This morning, John Stossel calls upon Wisconsin to be the laboratory for socialized medicine in the country. His premise is the inevitable failure of the Healthy Wisconsin initiative is necessary to show the public the fallacy of Democratic Party solutions. Those of us who live here need to ask ourselves if we are willing to sacrifice our jobs to save the larger country from ruin.
Let Wisconsin Experiment with Socialized Medicine: As I interview people for my health-care TV special scheduled to run on ABC this September, I'm struck by how many hate the current semi-free-market system America has now. I say "semi" because it's not a free market when about half the health-care bill is funded by government. But it's still better than socialism. It allows for innovation like the creation of better drugs, pain-relieving joint replacements, artificial hearts, LASIK eye surgery, and who-knows-what-else that may reduce pain and extend my life.
Socialism will kill that, but people seem to like socialism, at least when it's sold as free stuff from politicians. Wisconsin's Capital Times reports that "two-thirds of Wisconsin residents support the Democratic plan -- even when presented with opponents' arguments that it would be a 'job killer' that could lead to higher taxes ... Said Sen. Jon Erpenbach, D-Middleton, one of the plan's sponsors, 'Everything we have heard [against the plan], we put in the poll.

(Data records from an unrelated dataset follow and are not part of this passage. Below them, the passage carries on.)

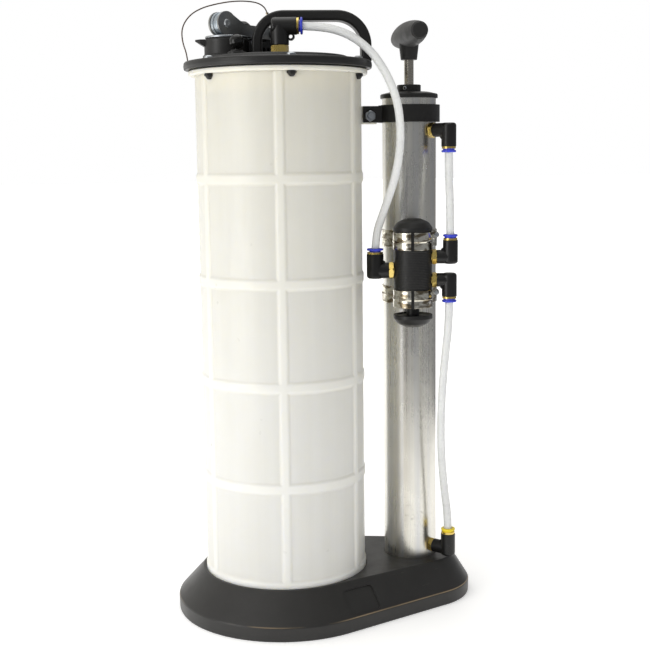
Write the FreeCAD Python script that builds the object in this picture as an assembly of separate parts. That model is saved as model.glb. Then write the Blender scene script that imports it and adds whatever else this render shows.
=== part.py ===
import FreeCAD, Part
import math
import os

# Hand vacuum pump: a ribbed fluid reservoir under a bolted lid, and a hand pump with a push/pull
# changeover valve beside it, both standing on one base and joined by push-in hoses.
# Millimetres, +Z up, +X from the reservoir to the pump, origin on the floor under the base's middle.

os.makedirs("parts", exist_ok=True)
V = FreeCAD.Vector

# ---- driving dimensions -------------------------------------------------------------------------
AXIS_GAP = 134.7          # reservoir axis to pump axis
BASE_R1, BASE_R2 = 112.0, 62.0        # base outline round the reservoir and round the pump
DECK_R1, DECK_R2 = 86.4, 44.4         # top of the base's sloping skirt
SKIRT_Z, DECK_Z = 14.5, 42.5
FOOT_GAP = 0.3            # base rim above the floor
XR = (BASE_R1 - AXIS_GAP - BASE_R2) / 2
XP = XR + AXIS_GAP

TANK_R, TANK_WALL = 82.0, 2.6
TANK_FLOOR_Z = 20.4
RECESS_Z = 20.0
FLANGE_R, FLANGE_Z, FLANGE_T = 87.9, 538.9, 4.7
RIB_PITCH, RIB_H, RIB_PROUD = 99.3, 10.5, 0.9
RIB_ANGLE = -101.0        # plan angle of one upright rib; the rest follow every 60 degrees
GASKET_T = 1.2
LID_R, LID_Z, LID_RIM_Z, LID_TOP_Z = 92.6, 544.8, 552.6, 557.0
PLATEAU_R = 68.0
BOLT_R, BOLT_ANGLE = 83.0, -92.5
NUT_H = 5.6               # domed nut under the flange
HANDLE_ANGLE, HANDLE_TOP_Z = -9.0, 601.5

NECK_X, NECK_Y, NECK_R, NECK_TOP = XR - 48.5, 12.0, 22.0, 574.6
LEVER_ANGLE = 31.9        # plan direction from the neck to the lever's pivot
PIVOT_S, PIVOT_Z = 55.0, 583.0
FLAP_S, FLAP_Z = 29.0, 573.6
STOPPER_Z, STOPPER_T = 575.8, 1.9
ROLLER_S, ROLLER_Z, ROLLER_R = -5.0, 589.6, 11.3

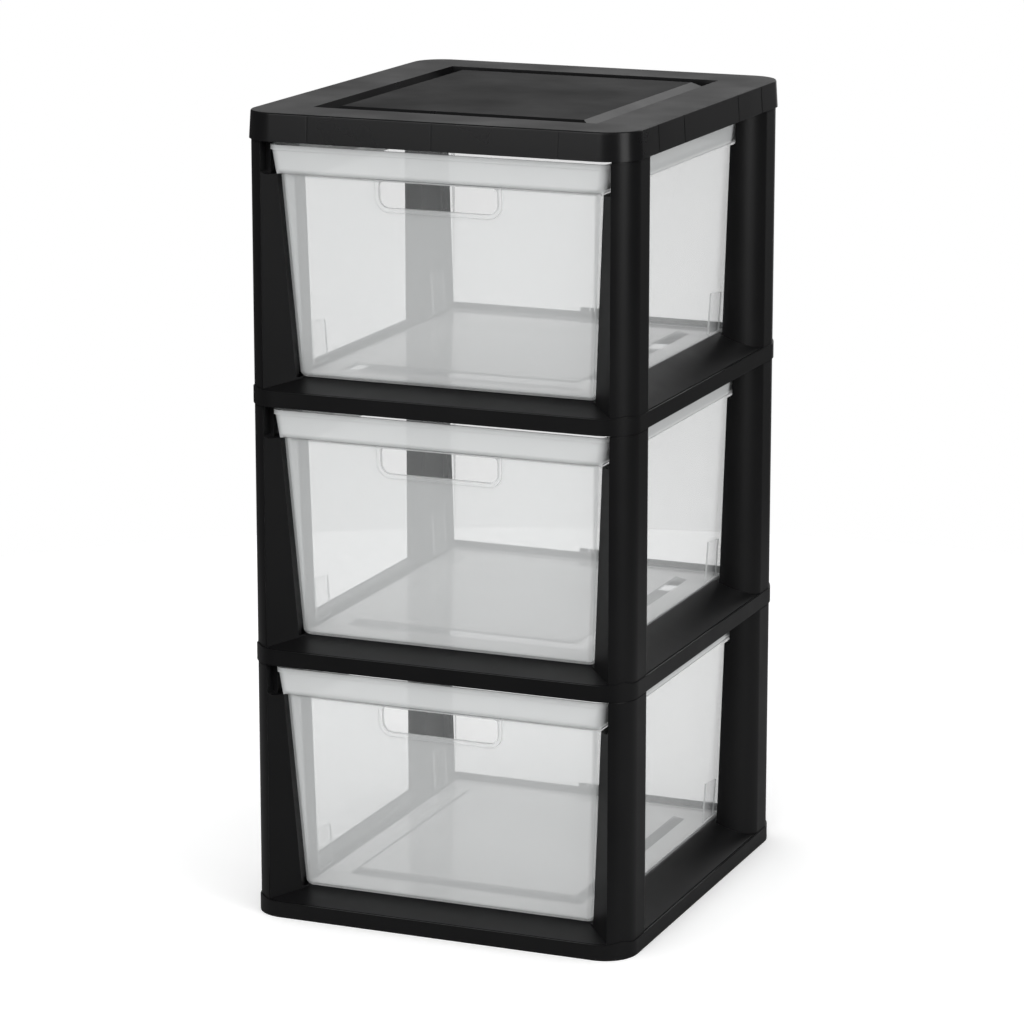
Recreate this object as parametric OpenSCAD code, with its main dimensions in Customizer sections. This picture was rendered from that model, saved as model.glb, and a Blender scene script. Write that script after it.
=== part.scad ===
// Plastic drawer tower: three clear tapered drawers in a black frame.
// The frame is a stack of open rings held apart by corner posts, under a flat cover.
// Millimetres. X runs across the front, Y from the front to the back, Z up.
// The origin is on the floor under the middle of the tower.

/* [Frame] */
// Width of the frame over the corner posts
frame_w = 320; // [290:1:380]
// Depth of the frame over the corner posts
frame_d = 356; // [310:1:420]
// Height of one tier, from the underside of a ring to the underside of the next
tier_h = 208; // [180:1:240]
// Radius of the frame's upright corners
corner_r = 26; // [20:1:34]
// Thickness of the frame's walls
wall = 2.4; // [1.8:0.1:3]

/* [Rings] */
// Height of the band around a ring
band_h = 12.5; // [11:0.5:18]
// How far a ring's band stands proud of the posts
band_over = 1; // [0.4:0.1:1.6]
// Width of the bead along the top edge of a band
edge_bead_w = 1.2; // [1:0.1:2]
// Width of the groove behind that bead
edge_groove_w = 0.8; // [0.5:0.1:1.5]
// Depth of that groove
edge_groove_d = 0.8; // [0.4:0.1:1]
// Height from a ring's band up to the level that its drawer slides on
rail_rise = 7.4; // [4:0.2:10]
// Height from a ring's band up to the top of the ridge beside and behind the drawer
ridge_rise = 14; // [11:0.5:18]
// Thickness of the ridge
ridge_t = 2; // [1.6:0.1:3]
// Distance from the outer face to the ridge of a side rail
side_ridge_w = 31; // [28:0.5:32]
// Distance from the outer face to the ridge of the back rail
back_ridge_w = 20; // [17:0.5:21]
// Width of a side rail, from the outer face to the opening
side_rail_w = 45; // [43:0.5:50]
// Width of the back rail, from the outer face to the opening
back_rail_w = 34; // [31:0.5:40]
// Width of the sloped part of the front rail
front_slope_w = 29; // [24:0.5:34]
// Width of the flat part of the front rail, under the drawer
front_ledge_w = 28; // [16:0.5:36]
// Depth of the lip that hangs from a ring's inner edge
inner_lip_h = 5; // [3:0.5:7]
// Width of the catch in the middle of the back ridge
catch_w = 20; // [14:1:40]
// Height of the catch above the back ridge
catch_h = 3.5; // [2:0.5:6]
// Width of the two slots in the catch
catch_slot_w = 1.4; // [1:0.1:2]
// Distance between the two slots in the catch
catch_slot_pitch = 4; // [3:0.5:8]

/* [Posts] */
// Width of a post's front face, from the outer face to the lip
post_face_w = 15.5; // [13:0.5:19]
// Depth of a post's outer side face
post_side_d = 43; // [38:0.5:45]
// Depth of a post along the drawer
post_d = 67.5; // [60:0.5:72]
// Distance from the outer face to the inner edge of a post's foot
post_w = 38; // [36:0.5:40]
// Height of the shadow line under a ring or the cover
seam_h = 1.5; // [1:0.1:2.5]
// Depth of that shadow line
seam_in = 0.4; // [0.2:0.05:0.8]
// Distance from the outer face to the crown of the post's bowed inner face
post_bow_w = 29.5; // [26:0.5:34]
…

And it still comes back at 67 percent approval.'"
That's why America needs "Healthy Wisconsin." The fall of the Soviet Union deprived us of the biggest example of how socialism works. We need laboratories of failure to demonstrate what socialism is like. All we have now is Cuba, Venezuela, North Korea, the U.S. Post Office, and state motor-vehicle departments. It's not enough. Wisconsin can show the other 49 states what "universal" coverage is like.
Insulation vs. Insurance: The health coverage most Americans have is what I call “insulation,” not insurance. Rather than insuring them against risk, most families’ health plans insulate them from paying for most health care bills, large and small. Real insurance, such as fire insurance, provides protection against rare, severe risk. Real insurance is characterized by: low premiums, infrequent claims and large claims.
The Universal Distraction: There is an artificial scarcity of service providers in health care, due to the need to obtain licenses to practice medicine, provide physical therapy, and so on. Licensing rules, while enacted in the name of protecting the consumer, typically serve the interests of providers, who enjoy membership in a cartel propped up by the government.